CHATHAM, ONTARIO, CANADA — Kenex, Ltd., a Canadian agro-firm that has been growing and processing hemp oil, seed and fiber products in Canada for distribution throughout the United States for the past five years, has filed a notice of intent to sue the U.S. government under the North American Free Trade Agreement (NAFTA). Kenex is filing this NAFTA action because the U.S. Drug Enforcement Administration (DEA) has previously impeded and, through its recent ruling, seeks to effectively prevent Kenex from accessing American markets for its hemp food products, on which the firm depends for over three-quarters of its business.
On October 9, 2001, without public notice or opportunity for comment, the DEA issued an “Interpretive Rule” purporting to make hemp foods containing any traces of naturally-occurring tetrahydrocannabinol (THC), the active ingredient found in marijuana, immediately illegal under the Controlled Substances Act (CSA) of 1971. Because trace THC does not pose any potential for abuse as a drug, the U.S. Congress had exempted non-viable hemp seed and oil from control under the CSA. Similarly, Congress exempted poppy seeds from the CSA, although they contain trace opiates otherwise subject to control.
The Government of Canada, in response to the DEA’s new rule, stated that, “In reviewing the interim rule, there is no evidence that the effective ban on relevant Canadian food products in the U.S. market is based on any risk assessment.

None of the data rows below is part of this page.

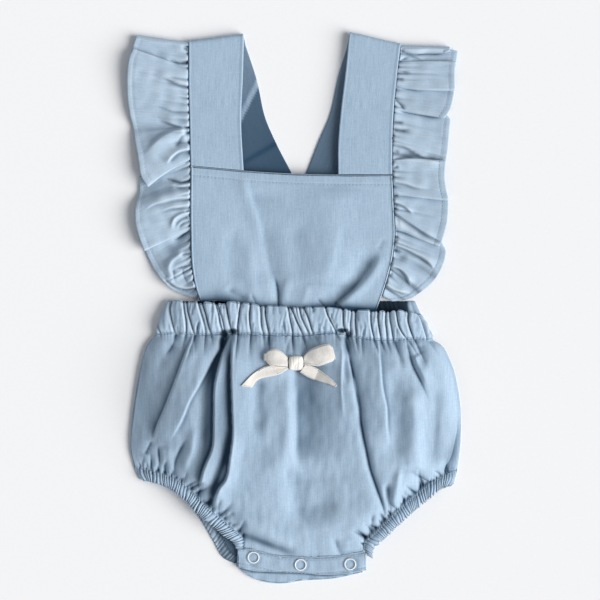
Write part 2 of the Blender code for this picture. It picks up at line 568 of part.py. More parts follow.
def bib(finish):
    u, v = grid(np.linspace(0, 1, 29), np.linspace(0, 1, 15))
    plan = coons(path(BIB_TOP, "x", "y"), path(BIB_BOTTOM, "x", "y"),
                 below(RUFFLE_SEAM_LEFT, BIB_TOP["y"][0]), below(RUFFLE_SEAM_RIGHT, BIB_TOP["y"][-1]), u, v)
    inside = bulge(u, 4) * np.clip((1 - v) / 0.12, 0, 1) * np.clip(v / 0.06, 0, 1)
    z = BIB_Z + inside * (1.0 * bulge(v * 0.98 + 0.01, 3) + fold_height(plan, BIB_FOLDS))
    face = with_height(plan, z)
    return wall("front_bib", face, face - np.array([0, 0, WALL]), finish)


def shoulder_arc(inner, outer, top_z, low_z, steps):
    """Sections of a band that turns over at the shoulder, from its back layer up to its front."""
    along = outer - inner
    across = np.array([along[1], -along[0]]) / np.linalg.norm(along)
    if across[1] < 0:
        across = -across
    radius = (top_z - low_z) / 2
    sections = []
    for angle in np.linspace(-math.pi / 2, math.pi / 2, steps + 2)[1:-1]:
        shift = across * radius * math.cos(angle)
        z = (top_z + low_z) / 2 + radius * math.sin(angle)
        sections.append((*(inner + shift), z, *(outer + shift), z))
    return sections


def strap(name, back, front, finish):
    """One band from the back waist, over the shoulder, to the bib."""
    behind = path(back, "inner_x", "inner_y", "z", "outer_x", "outer_y", "z")(STRAP_PLACES)
    before = path(front, "inner_x", "inner_y", "z", "outer_x", "outer_y", "z")(np.linspace(0, 1, 6))
    fold_in = np.array([front["inner_x"][0], front["inner_y"][0]])
    fold_out = np.array([front["outer_x"][0], front["outer_y"][0]])
    arc = shoulder_arc(fold_in, fold_out, front["z"][0], back["z"][-1], 4)
    rows = np.concatenate([behind, arc, before])
    t = np.linspace(0, 1, 4)[None, :, None]
    middle = rows[:, None, :3] * (1 - t) + rows[:, None, 3:] * t
    return sheet(name, middle, WALL, finish)


def ruffle_lines(front):
    """The ruffle's lines, with the foot of each steep step added."""
    lines = []
    hem = np.stack([front["hem_x"], front["hem_y"]], axis=1)
    rows = zip(front["seam_y"], front["hem_z"], front["bow"], front["drop"])
    for i, (seam_y, z, bow, drop) in enumerate(rows):
        lines.append((seam_y, *hem[i], z, bow))
        if drop:
            onward = (hem[i + 1] - hem[i]) / np.linalg.norm(hem[i + 1] - hem[i])
            lines.append((seam_y - STEP_SEAM, *(hem[i] + onward * STEP_RUN), z - drop, bow))
    return np.array(lines)


def ruffle(name, seam, strap_back, front, finish):
    """Gathered strip sewn into the outer edge of strap and bib, folded over the shoulder."""
    lines = ruffle_lines(front)
    runs = np.linalg.norm(np.diff(lines[:, 1:4], axis=0), axis=1)
    places = [i + k / count for i, count in enumerate(np.where(runs > 7, 2, 1)) for k in range(count)]
    lines = smooth(np.array(places + [len(runs)]), np.arange(len(lines), dtype=float), lines)
    seam_line = path(seam, "x", "y")(np.linspace(0, 1, 2000))
    side = np.sign(front["hem_x"][0])
    seam_x = np.interp(-lines[:, 0], -seam_line[:, 1], seam_line[:, 0]) + side * RUFFLE_GAP
    seam_z = np.interp(lines[:, 0], [BIB_TOP["y"].max(), front["seam_y"][0]],
                       [BIB_Z - WALL / 2, SHOULDER_Z - WALL / 2])
    before = np.column_stack([seam_x, lines[:, 0], seam_z, lines[:, 1:4]])

    places = STRAP_PLACES[STRAP_PLACES >= RUFFLE_BACK["along"][0]]
    sections = path(strap_back, "outer_x", "outer_y", "inner_x", "inner_y")(places)
    outward = sections[:, :2] - sections[:, 2:]
    outward /= np.linalg.norm(outward, axis=1, keepdims=True)
    width = np.interp(places, RUFFLE_BACK["along"], RUFFLE_BACK["width"])[:, None]
    low = np.full(len(places), RUFFLE_WALL / 2)
    behind = np.column_stack([sections[:, :2] + outward * RUFFLE_GAP, low,
                              sections[:, :2] + outward * width, low])
    arc = shoulder_arc(before[0, :2], before[0, 3:5], before[0, 2], RUFFLE_WALL / 2, 4)
    rows = np.concatenate([behind, arc, before])
    bow = np.concatenate([np.zeros(len(behind) + len(arc)), lines[:, 4]])[:, None]
    t = np.array([0, 0.16, 0.38, 0.68, 1])[None, :]
    middle = rows[:, None, :3] + (rows[:, None, 3:] - rows[:, None, :3]) * t[..., None]
    ease = np.sin(0.5 * math.pi * t)
    middle[..., 2] = rows[:, None, 2] + (rows[:, None, 5] - rows[:, None, 2]) * ease
    middle[..., 1] += 4 * bow * t * (1 - t)
    return sheet(name, middle, RUFFLE_WALL, finish)


# ---------------------------------------------------------------- snaps and bow

def snap_ring(name, finish):
    """Open ring of a snap about the origin, flat below and rounded on top."""
    section = [(RING_INNER, 0), (RING_INNER, 0.6), (RING_INNER + 0.4, 1), (RING_OUTER - 0.4, 1),
               (RING_OUTER, 0.6), (RING_OUTER, 0)]
    count = len(section)
    points, faces = [], []
    for i in range(RING_STEPS):
        angle = 2 * math.pi * i / RING_STEPS
        here, after = i * count, (i + 1) % RING_STEPS * count
        for k, (radius, rise) in enumerate(section):
            points.append((radius * math.cos(angle), radius * math.sin(angle), rise * RING_HEIGHT))
            beside = (k + 1) % count
            faces.append((here + k, after + k, after + beside, here + beside))
    return solid(name, np.array(points), faces, finish)


def top_of(*objects):
    """Function from plan points to the height of the highest of these objects there, a little
    to every side included."""
    trees = []
    for thing in objects:
        points = [vertex.co / MM for vertex in thing.data.vertices]
        trees.append(BVHTree.FromPolygons(points, [tuple(face.vertices) for face in thing.data.polygons]))
    around = [(dx, dy) for dx in (-REST_ROOM, 0, REST_ROOM) for dy in (-REST_ROOM, 0, REST_ROOM)]

    def height(plan):
        z = np.zeros(plan.shape[:-1])
        for at in np.ndindex(z.shape):
            for dx, dy in around:
                start = Vector((plan[at][0] + dx, plan[at][1] + dy, 100))
                hits = [tree.ray_cast(start, Vector((0, 0, -1)))[0] for tree in trees]
                z[at] = max([z[at]] + [hit.z for hit in hits if hit])
        return z
    return height


def bow_tail(name, rows, under, finish):
    """One end of the tape, lying on the cloth."""
    u, w = grid(np.linspace(0, 1, 4), np.linspace(0, 1, 9))
    sides = path(rows, "upper_x", "upper_y", "lower_x", "lower_y")(w)
    plan = sides[..., :2] + (sides[..., 2:] - sides[..., :2]) * u[..., None]
    return sheet(name, with_height(plan, under(plan) + LAYER + TAPE_WALL / 2), TAPE_WALL, finish)


def bow_loop(name, rows, under, finish):
    """Tape from the knot out along the cloth, turned over at the end and back on top."""
    out, turn = np.linspace(0, 1, 7), np.ones(3)
    angle = math.pi * np.concatenate([0 * out - 0.5, np.array([-0.25, 0, 0.25]), 0 * out + 0.5])[:, None]
    u, w = grid(np.linspace(0, 1, 5), np.concatenate([out, turn, out[::-1]]))
    sides = path(rows, "upper_x", "upper_y", "lower_x", "lower_y", "open")(w)
    plan = sides[..., :2] + (sides[..., 2:4] - sides[..., :2]) * u[..., None]
    rest = under(plan) + LAYER + TAPE_WALL / 2
    radius = 0.5 * sides[..., 4]
    plan[..., 0] += np.sign(rows["upper_x"][-1] - rows["upper_x"][0]) * radius * np.cos(angle)
    return sheet(name, with_height(plan, rest + radius * (1 + np.sin(angle))), TAPE_WALL, finish)


def bow_knot(name, under, finish):
    u, v = grid(np.linspace(-1, 1, 8), np.linspace(-1, 1, 8))
    plan = np.stack([KNOT_X + KNOT_HALF_WIDTH * u * np.sqrt(1 - 0.3 * v**2),
                     KNOT_Y + KNOT_HALF_LENGTH * v * np.sqrt(1 - 0.3 * u**2)], axis=-1)
    low = under(plan) + LAYER
    dome = (1 - u**4) * (1 - v**4)
    return wall(name, with_height(plan, low + KNOT_EDGE + KNOT_DOME * dome), with_height(plan, low), finish)


# ---------------------------------------------------------------- build

def build():
    for old in list(bpy.data.objects):
        bpy.data.objects.remove(old, do_unlink=True)
    chambray = material("chambray", (0.40, 0.52, 0.64), 0.85)

    panel = bloomer_front(chambray)
    bloomer_back(chambray)
    waistband_front(chambray)
    waistband_back(chambray)
    leg_casing("leg_casing_front_left", LEG_FRONT_LEFT, 9, -1.0, chambray)
    leg_casing("leg_casing_front_right", LEG_FRONT_RIGHT, 5, 1.0, chambray)
    back_leg_casing("leg_casing_back_left", LEG_BACK_LEFT, 3, chambray)
    back_leg_casing("leg_casing_back_right", LEG_BACK_RIGHT, 7, chambray)
    placket("placket_front", PLACKET_FRONT, CROTCH_Z, chambray)
    placket("placket_back", PLACKET_BACK, BACK_TOP + LAYER + PLACKET_WALL, chambray)
    bib(chambray)
    strap("strap_left", STRAP_LEFT_BACK, STRAP_LEFT_FRONT, chambray)
    strap("strap_right", STRAP_RIGHT_BACK, STRAP_RIGHT_FRONT, chambray)
    ruffle("ruffle_left", RUFFLE_SEAM_LEFT, STRAP_LEFT_BACK, RUFFLE_LEFT_FRONT, chambray)
    ruffle("ruffle_right", RUFFLE_SEAM_RIGHT, STRAP_RIGHT_BACK, RUFFLE_RIGHT_FRONT, chambray)

    enamel = material("white_enamel", (0.88, 0.88, 0.87), 0.3)
    first = snap_ring("snap_ring_1", enamel)
    first.location = (SNAPS["x"][0] * MM, SNAPS["y"][0] * MM, (CROTCH_Z + LAYER) * MM)
    for i in (1, 2):
        placed(f"snap_ring_{i + 1}", first.data, SNAPS["x"][i], SNAPS["y"][i], CROTCH_Z + LAYER)

    tape = material("cotton_tape", (0.88, 0.86, 0.82), 0.9)
    tails = [bow_tail("bow_tail_left", BOW_TAIL_LEFT, top_of(panel), tape),
             bow_tail("bow_tail_right", BOW_TAIL_RIGHT, top_of(panel), tape)]
    bow_loop("bow_loop_left", BOW_LOOP_LEFT, top_of(panel, *tails), tape)
    bow_loop("bow_loop_right", BOW_LOOP_RIGHT, top_of(panel, *tails), tape)
    bow_knot("bow_knot", top_of(panel), tape)

    romper = placed("baby_romper", None)
    for piece in bpy.data.objects:
        if piece is not romper:
            piece.parent = romper


build()
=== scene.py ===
import math

import bmesh
import bpy
import numpy as np
from mathutils import Matrix, Vector
from mathutils.bvhtree import BVHTree


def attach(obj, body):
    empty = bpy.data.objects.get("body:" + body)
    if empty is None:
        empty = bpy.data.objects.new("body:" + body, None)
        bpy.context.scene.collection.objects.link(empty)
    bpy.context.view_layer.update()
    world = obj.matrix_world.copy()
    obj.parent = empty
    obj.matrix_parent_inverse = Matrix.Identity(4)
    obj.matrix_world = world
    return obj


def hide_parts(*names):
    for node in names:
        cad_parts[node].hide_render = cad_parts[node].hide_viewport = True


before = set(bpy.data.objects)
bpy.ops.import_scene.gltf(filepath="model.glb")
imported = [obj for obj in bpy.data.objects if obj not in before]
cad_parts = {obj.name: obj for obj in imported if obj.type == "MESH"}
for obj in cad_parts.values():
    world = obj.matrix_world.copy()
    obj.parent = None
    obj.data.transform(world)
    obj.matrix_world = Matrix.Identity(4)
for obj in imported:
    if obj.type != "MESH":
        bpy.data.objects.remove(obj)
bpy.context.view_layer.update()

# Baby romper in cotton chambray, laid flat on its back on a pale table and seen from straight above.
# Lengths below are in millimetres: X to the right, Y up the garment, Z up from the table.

mm = 0.001
print("frame loaded:", len(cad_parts), "nodes")

layers = {"seam": 0.04, "layer": 0.3, "ruffleGap": 0.4, "backTop": 1.2, "sideSeam": 1.6, "bib": 7.6,
          "shoulder": 6.6, "waist": 9.6, "crotch": 5.0, "puff": 15.0}


# rows of numbers under named columns
def table(columns, *rows):
    return {name: np.array([row[i] for row in rows], float) for i, name in enumerate(columns.split())}


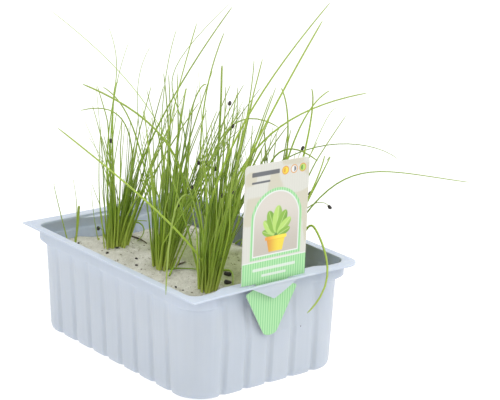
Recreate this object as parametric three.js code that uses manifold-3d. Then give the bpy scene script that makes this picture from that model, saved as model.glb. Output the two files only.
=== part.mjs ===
// Six chive plants in a nursery tray: the formed plastic tray, its sandy soil, six tufts,
// three stray seedlings and the plant label that hangs in the tray's rim.
// Millimetres, +Z up. The origin is the middle of the tray's underside, X runs along its short
// side, Y along its long side, and the label hangs at the -Y end.
import * as THREE from "three";
import { mergeVertices } from "three/addons/utils/BufferGeometryUtils.js";
import Module from "manifold-3d";

// ---------------------------------------------------------------- driving dimensions

// The rim: outer half sizes, height of its top, thickness, and the corner radii of its
// outer edge, which the trimming die leaves sharp on one long side.
const RIM = { halfX: 65.9, halfY: 92.5, top: 70, thick: 1.2, sharp: 0.8, round: 11 };
// The edge where the rim turns down into the mouth of the tray.
const MOUTH = { halfX: 60.4, halfY: 85.3, corner: 9 };
// The upright band under the rim, above the shoulder ledge.
const BAND = { halfX: 61.5, halfY: 87.4, corner: 10, bottom: 60 };
// The fluted lower wall, at its foot and at the ledge.
const FOOT = { halfX: 58.8, halfY: 84.9, corner: 19.5, z: 3.6, flute: 1.6 };
const LEDGE = { halfX: 61.3, halfY: 86.6, corner: 20.5, z: 59.4, flute: 0.4 };
const WALL = 1;
const FLOOR = 1.2;
// Where the foot's rounding has come in by its knee, and where it meets the flat underside.
const KNEE = { z: 1, inset: 1 };
const FOOT_INSET = 3.6;
// Flutes: upright grooves at an even pitch, each with two slanted flanks.
const FLUTE = { pitchX: 17.7, countX: 5, pitchY: 17.1, countY: 8, half: 2.3 };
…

Therefore, Canada objects to these measures.”
Sterilized hemp seeds have been available in the U.S. for decades and are recognized as an exceptional source of protein, omega-3 and omega-6 essential fatty acids (EFA’s) and Vitamin E. Independent studies and reviews conducted by foreign governments have confirmed that trace THC found in the increasingly popular hemp foods cannot cause psychoactivity or other health effects, or result in a confirmed positive urine test for marijuana, even when unrealistically high amounts of hemp seed and oil are consumed daily. Hemp seeds and oil are as likely to be abused as poppy seed bagels for their trace opiate content, or fruit juices for their trace alcohol content. Yet, the DEA has not banned poppy seed bagels, despite their trace opiates that have interfered with workplace drug testing, unlike hemp foods.
Kenex has suffered previously at the hands of the DEA’s myopic and absurd refusal to distinguish between industrial hemp and drug varieties of cannabis. In 1999, U.S. Customs at the behest of the DEA impounded a Kenex shipment of hemp birdseed. Customs relinquished the shipment only after an experienced legal team demonstrated that the seizure was not justified by either the law or common sense and the New York Times published an embarrassing expose. Jean Laprise, the president of Kenex states that “A few million dollars would not even begin to cover the cost of the financial hardships Kenex has suffered through the DEA’s harassment of our business and the hemp food marketplace in general. Since the DEA’s new rule was announced, our U.S. hemp seed and oil sales have virtually ceased. If the DEA is not stopped, we are finished. Tallying our current and future losses, we expect to be compensated at least $20 million under NAFTA.”
The DEA’s ban of hemp food sales in the U.S. is clearly in conflict with NAFTA for several reasons. The DEA did not provide any notice and opportunity to U.S. trading partners or foreign companies to provide input into its ruling; the agency did not conduct a risk assessment or offer any other science-based rationale for issuance of the rule; the DEA did not seek to minimize impact on international trade; and it has not similarly regulated poppy seeds and their trace opiates. Anita Roddick, an investor in Kenex and founder of The Body Shop, which markets a highly successful line of hemp oil-based cosmetics, stated in regard to the DEA’s current attempt to sabotage the hemp industry: “The blind prejudice and bloody-mindedness of the DEA takes my breath away, especially when its actions are in direct contradiction to Congress. This is one instance when we have to invoke NAFTA. Without its protection, the future is bleak for hemp companies like Kenex.”
The 10-year-old global hemp market is a thriving commercial success. Popular hemp foods include pretzels, tortilla chips, energy bars, waffles, bread, salad dressing, candy, cereal, ice cream and even non-dairy milk. In addition to its recent attempt to ban the sale of hemp foods, the U.S. is the only major industrialized nation to prohibit the growing of hemp.
Vote Hemp is a national non-profit organization dedicated to the acceptance of and a free market for industrial hemp and to changes in current law to allow U.S. farmers to once again grow hemp commercially.